* [SET TASK]:
Find all lines in the listing that include the word "scene", then copy them.

BEGIN

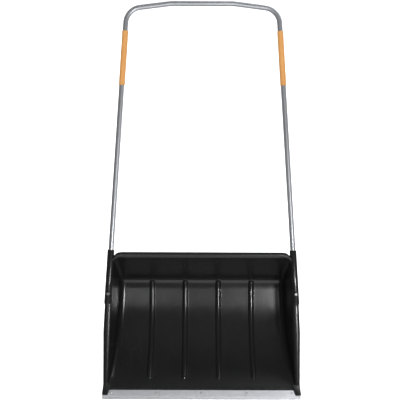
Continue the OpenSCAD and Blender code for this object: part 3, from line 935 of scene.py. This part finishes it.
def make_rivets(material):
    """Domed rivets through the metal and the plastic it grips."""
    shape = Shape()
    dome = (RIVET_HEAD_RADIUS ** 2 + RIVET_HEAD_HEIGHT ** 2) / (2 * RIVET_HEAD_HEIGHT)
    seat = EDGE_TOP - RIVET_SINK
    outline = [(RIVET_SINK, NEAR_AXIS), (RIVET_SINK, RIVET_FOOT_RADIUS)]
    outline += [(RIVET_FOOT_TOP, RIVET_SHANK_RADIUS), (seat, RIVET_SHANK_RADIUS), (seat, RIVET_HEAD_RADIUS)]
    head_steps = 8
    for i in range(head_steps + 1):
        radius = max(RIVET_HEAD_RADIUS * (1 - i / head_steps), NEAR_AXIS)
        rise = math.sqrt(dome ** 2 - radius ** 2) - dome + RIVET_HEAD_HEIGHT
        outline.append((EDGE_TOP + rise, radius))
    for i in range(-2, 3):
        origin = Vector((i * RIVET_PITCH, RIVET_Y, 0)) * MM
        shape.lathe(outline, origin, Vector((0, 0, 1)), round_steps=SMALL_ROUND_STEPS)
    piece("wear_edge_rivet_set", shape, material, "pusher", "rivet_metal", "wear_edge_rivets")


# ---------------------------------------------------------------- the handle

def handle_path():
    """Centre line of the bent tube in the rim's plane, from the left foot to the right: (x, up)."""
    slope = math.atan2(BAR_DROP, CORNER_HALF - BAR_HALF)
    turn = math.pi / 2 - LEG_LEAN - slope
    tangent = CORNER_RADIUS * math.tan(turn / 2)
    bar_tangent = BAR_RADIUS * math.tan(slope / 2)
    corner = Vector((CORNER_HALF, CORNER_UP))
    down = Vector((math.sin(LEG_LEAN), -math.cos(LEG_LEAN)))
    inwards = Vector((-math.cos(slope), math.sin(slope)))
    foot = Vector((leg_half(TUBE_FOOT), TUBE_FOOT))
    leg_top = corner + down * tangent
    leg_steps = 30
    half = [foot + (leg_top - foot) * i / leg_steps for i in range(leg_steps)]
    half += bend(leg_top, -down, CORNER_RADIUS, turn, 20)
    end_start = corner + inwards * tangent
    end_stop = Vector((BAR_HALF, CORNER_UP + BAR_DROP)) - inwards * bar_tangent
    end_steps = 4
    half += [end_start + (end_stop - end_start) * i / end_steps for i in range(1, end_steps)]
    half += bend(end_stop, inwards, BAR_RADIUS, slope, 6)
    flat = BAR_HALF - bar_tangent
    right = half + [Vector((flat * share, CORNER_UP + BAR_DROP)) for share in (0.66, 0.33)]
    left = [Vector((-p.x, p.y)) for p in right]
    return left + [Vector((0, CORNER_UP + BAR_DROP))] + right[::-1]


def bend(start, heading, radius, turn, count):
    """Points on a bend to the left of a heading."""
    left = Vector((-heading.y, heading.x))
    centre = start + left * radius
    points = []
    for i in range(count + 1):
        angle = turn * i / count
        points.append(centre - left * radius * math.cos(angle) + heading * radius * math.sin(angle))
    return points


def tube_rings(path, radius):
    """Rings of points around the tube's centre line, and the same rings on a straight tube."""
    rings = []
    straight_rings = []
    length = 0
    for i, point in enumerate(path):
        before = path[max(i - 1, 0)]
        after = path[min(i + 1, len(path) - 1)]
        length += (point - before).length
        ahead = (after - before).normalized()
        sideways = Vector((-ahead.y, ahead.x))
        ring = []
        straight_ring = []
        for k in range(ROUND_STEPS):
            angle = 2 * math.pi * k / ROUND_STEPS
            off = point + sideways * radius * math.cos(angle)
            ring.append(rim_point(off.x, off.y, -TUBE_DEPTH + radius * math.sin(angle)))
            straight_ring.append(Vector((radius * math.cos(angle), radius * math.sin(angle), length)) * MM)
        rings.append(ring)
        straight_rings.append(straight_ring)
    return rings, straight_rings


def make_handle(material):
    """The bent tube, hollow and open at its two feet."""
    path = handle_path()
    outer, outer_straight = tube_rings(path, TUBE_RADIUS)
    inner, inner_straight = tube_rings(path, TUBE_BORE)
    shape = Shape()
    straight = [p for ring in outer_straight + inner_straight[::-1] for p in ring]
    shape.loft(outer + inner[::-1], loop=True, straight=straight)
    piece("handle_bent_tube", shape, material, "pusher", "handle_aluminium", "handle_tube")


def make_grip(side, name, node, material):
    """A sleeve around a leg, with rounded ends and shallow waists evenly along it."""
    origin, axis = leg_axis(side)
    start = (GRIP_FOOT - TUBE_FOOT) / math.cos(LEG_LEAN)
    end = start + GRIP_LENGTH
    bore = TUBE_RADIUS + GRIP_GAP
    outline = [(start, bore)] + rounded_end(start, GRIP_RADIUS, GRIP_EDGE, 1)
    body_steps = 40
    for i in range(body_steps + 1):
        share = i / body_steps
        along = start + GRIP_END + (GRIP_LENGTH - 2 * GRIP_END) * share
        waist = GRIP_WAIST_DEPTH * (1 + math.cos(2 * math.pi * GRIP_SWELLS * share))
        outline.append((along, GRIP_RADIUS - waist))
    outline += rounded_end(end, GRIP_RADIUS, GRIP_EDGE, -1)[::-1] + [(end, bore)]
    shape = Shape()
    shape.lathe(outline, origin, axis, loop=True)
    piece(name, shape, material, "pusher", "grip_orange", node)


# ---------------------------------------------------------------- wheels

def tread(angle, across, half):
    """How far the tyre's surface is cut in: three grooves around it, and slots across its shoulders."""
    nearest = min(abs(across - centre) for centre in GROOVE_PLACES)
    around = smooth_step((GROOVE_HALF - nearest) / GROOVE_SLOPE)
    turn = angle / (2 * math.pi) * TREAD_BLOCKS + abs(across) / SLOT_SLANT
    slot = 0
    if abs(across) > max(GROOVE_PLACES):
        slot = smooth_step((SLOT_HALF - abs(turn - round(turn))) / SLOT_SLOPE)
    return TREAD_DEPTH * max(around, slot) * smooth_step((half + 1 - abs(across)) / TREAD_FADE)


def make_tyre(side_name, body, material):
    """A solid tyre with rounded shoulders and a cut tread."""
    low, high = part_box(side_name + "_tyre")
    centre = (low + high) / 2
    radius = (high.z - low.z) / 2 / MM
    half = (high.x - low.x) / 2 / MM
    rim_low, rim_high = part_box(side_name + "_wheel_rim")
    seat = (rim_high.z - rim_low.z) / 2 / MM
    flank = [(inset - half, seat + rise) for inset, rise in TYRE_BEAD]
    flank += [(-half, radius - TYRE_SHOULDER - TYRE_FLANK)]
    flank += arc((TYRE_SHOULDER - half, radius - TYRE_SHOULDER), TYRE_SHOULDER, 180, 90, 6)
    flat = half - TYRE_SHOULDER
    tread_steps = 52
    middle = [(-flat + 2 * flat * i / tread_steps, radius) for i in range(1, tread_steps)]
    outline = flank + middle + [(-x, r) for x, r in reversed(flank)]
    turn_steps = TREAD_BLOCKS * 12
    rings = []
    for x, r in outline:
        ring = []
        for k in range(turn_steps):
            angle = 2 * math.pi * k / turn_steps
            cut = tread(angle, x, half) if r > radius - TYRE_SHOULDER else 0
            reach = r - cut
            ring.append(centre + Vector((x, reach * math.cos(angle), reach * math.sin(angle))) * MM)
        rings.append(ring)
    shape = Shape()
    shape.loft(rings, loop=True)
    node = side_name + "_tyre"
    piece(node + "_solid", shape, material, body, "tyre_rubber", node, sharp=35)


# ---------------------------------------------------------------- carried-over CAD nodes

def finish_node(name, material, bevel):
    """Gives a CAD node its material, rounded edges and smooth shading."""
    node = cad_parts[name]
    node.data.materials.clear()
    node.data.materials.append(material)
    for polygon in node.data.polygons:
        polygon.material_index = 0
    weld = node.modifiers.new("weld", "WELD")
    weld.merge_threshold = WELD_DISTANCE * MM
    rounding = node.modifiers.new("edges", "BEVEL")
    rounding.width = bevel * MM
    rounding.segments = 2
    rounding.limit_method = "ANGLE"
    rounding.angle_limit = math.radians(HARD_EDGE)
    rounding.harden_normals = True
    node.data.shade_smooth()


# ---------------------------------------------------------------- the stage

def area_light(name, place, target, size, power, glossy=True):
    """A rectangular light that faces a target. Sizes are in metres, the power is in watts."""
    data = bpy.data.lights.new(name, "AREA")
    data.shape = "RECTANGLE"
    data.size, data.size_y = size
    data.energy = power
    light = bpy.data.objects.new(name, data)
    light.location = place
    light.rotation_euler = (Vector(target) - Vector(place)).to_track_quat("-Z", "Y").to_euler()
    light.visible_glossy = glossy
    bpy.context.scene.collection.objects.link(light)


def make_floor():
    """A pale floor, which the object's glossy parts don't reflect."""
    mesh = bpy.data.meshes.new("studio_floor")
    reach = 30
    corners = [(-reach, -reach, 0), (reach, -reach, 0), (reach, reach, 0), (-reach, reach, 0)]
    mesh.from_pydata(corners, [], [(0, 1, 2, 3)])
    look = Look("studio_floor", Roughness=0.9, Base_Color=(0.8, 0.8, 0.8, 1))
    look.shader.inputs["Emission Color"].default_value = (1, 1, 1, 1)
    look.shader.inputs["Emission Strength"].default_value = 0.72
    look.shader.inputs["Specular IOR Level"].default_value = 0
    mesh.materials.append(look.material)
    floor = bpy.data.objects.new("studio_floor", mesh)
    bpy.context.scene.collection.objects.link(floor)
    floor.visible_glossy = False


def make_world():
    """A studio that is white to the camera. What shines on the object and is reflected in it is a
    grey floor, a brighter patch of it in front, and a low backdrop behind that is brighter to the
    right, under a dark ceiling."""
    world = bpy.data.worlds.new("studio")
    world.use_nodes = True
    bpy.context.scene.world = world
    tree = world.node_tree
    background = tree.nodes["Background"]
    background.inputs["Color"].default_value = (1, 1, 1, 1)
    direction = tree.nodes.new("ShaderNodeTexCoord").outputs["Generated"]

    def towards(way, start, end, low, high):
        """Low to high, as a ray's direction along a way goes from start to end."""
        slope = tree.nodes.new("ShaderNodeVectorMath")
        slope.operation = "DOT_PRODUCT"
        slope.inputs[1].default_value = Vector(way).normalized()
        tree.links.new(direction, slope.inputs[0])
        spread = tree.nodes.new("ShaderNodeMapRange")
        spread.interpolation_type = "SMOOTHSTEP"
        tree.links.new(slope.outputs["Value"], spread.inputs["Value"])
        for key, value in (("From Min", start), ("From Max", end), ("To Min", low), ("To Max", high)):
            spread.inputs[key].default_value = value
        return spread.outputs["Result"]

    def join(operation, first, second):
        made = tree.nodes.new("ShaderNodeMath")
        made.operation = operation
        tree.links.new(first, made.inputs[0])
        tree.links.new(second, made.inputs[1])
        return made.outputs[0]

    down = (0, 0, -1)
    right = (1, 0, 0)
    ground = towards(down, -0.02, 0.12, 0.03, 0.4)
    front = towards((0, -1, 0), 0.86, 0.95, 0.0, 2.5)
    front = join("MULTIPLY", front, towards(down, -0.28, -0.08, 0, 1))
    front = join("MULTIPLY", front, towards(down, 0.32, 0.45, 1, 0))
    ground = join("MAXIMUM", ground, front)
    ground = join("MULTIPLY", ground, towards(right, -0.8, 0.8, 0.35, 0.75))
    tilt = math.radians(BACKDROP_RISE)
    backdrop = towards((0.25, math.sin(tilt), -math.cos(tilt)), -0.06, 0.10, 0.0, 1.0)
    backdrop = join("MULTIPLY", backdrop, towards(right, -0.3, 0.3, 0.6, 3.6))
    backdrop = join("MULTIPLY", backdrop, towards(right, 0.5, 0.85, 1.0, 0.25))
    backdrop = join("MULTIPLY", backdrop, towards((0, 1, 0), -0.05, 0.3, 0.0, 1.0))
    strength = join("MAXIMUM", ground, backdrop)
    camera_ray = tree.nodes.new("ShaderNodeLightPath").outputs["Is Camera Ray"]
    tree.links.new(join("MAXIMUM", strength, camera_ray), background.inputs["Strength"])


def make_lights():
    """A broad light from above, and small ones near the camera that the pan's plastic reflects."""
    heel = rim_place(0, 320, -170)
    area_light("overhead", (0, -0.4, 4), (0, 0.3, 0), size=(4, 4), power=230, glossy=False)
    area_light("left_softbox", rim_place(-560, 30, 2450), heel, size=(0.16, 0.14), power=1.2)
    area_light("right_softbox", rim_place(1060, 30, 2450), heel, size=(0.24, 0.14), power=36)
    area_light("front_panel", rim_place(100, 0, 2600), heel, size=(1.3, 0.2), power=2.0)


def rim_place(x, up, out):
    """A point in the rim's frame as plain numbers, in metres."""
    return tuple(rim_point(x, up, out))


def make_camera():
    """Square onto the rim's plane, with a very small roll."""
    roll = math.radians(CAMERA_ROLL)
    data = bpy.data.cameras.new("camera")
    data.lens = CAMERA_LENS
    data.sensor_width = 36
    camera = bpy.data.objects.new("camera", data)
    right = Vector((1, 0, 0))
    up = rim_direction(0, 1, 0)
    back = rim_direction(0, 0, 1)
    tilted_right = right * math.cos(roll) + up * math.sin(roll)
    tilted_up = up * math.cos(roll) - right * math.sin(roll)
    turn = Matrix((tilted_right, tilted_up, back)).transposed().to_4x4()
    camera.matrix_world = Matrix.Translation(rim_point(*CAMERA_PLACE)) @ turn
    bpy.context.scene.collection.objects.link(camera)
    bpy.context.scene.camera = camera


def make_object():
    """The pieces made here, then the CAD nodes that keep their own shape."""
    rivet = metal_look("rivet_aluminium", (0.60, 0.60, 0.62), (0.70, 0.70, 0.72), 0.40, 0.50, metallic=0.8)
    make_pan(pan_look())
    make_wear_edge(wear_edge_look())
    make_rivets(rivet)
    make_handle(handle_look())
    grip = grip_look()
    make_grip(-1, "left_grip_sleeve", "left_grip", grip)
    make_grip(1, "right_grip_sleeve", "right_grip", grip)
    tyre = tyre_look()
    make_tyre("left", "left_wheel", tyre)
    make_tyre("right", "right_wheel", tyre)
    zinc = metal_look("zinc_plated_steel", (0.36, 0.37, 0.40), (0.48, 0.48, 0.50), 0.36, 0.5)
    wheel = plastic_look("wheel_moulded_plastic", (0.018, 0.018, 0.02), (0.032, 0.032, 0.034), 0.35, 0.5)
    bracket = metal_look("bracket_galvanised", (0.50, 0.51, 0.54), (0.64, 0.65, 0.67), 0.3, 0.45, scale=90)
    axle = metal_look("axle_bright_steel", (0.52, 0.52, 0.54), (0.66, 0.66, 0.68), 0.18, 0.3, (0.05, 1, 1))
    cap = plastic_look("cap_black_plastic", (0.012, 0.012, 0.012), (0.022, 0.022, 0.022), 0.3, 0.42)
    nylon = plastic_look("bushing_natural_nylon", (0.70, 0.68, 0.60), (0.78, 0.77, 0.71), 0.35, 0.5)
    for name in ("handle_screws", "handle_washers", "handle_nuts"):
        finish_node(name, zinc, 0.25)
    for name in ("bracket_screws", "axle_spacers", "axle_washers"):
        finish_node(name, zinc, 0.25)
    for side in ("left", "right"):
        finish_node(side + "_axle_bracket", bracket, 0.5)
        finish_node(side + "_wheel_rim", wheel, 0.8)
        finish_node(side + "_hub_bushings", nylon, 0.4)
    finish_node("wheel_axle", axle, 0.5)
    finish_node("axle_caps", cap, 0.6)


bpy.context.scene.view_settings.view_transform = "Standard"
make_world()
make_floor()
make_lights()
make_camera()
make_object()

END

* [ANSWER TO THE PROBLEM]:
Continue the OpenSCAD and Blender code for this object: part 3, from line 935 of scene.py. This part finishes it.
    bpy.context.scene.collection.objects.link(light)
    bpy.context.scene.collection.objects.link(floor)
    bpy.context.scene.world = world
    bpy.context.scene.collection.objects.link(camera)
    bpy.context.scene.camera = camera
bpy.context.scene.view_settings.view_transform = "Standard"